Ciao Sylvia,
non so bene come accostarmi a te, eppure lo faccio. Siamo più o meno coetanee, questo già mi fa un certo effetto. Mi fa strano pensarti con la testa infilata nel forno, mentre nelle altre stanze di casa tua ci sono i tuoi bambini.
Cosa spinge una donna giovane, pure madre, a compiere un gesto estremo? Non lo so, perché non ho figli, ma penso che bisogna avere dentro di sé l’inferno per scegliere di andarsene senza di loro e abbandonarli per sempre.
So che vieni da una famiglia a modo, che hai iniziato a scrivere poesie fin da bambina. Hai tentato il suicidio da giovanissima, poi però ti sei affermata come poetessa, hai sposato Ted Hughes e hai avuto due bambini. A trent’anni hai deciso di farla finita. S’è sempre mormorato che il matrimonio infelice non ti abbia di certo aiutata.

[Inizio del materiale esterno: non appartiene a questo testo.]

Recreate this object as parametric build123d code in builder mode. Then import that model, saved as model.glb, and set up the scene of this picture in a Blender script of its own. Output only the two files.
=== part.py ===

Ho letto le tue poesie, ma non mi hanno rubato il cuore. Già, con la poesia per me così funziona: parla al cuore oppure non parla affatto. Fatico a seguire i tuoi versi, che sembrano prosa fatta a pezzi. Tu stessa eri a pezzi, la tua mente e il tuo animo erano un mare di tenebra, increspato dal vento di depressione e disagio. Le tue poesie hanno un ritmo che mi stanca gli occhi, metafore e immagini sono visioni nelle quali solo a grande fatica riesco ad entrare.
Ho letto tanto di amore e di morte, ma mai come ne hai scritto tu. Nei versi dei poeti che più amo si parla della fine delle cose, del tempo che passa: è consapevolezza che tutto finisce, desiderio di vivere finché ci è dato farlo. Nelle tue poesie non c’è nulla di tutto questo, se non l’ammissione di trovare affascinante l’idea di riposare in un sarcofago, per sempre. La morte t’è simpatica, l’attendi, credi di renda davvero bella.
Capisco che l’arte spesso germoglia proprio sul terreno più accidentato, usurato e stanco. Percepisco anche che la tua lettura su di me ha un effetto non positivo: mi viene voglia di scappare da te, dai tuoi tulipani e orli. Però non voglio abbandonarti, questo no. Preferisco tenerti a distanza, magari provare a capirti. Magari imparo a non scappare.
Bruna
Difficilissimo leggere Sylvia Plath… Io mi sono sempre rifiutata, perché alcuni versi mi riportano al mio abisso. Mi chiedo quanto possa far bene toccarlo o se, invece, non si rischi la follia. La mia non vuole essere una fuga ma, forse, una protezione da verità che, comunque, sono solo una faccia della medaglia di quella cosa ben più complessa che è la vita
Be’ credo che in fondo tu abbia ragione e mi spiego meglio: la poesia svela – deve farlo – e può svelare verità che non siamo pronti ad accogliere, anche se inconsciamente le conosciamo. Per tale ragione, tendiamo a stare lontani, per ricevere in eredità qualcosa che non sapremmo poi gestire.
Esatto… Mi hai capita bene… Sono troppo debole per gestire l’ingestibile? 😀
Questo puoi inconsciamente saperlo solo tu!
Ahahaha! Non mi fare la Sylvia pure tu, ché sennò mi inquieto troppo!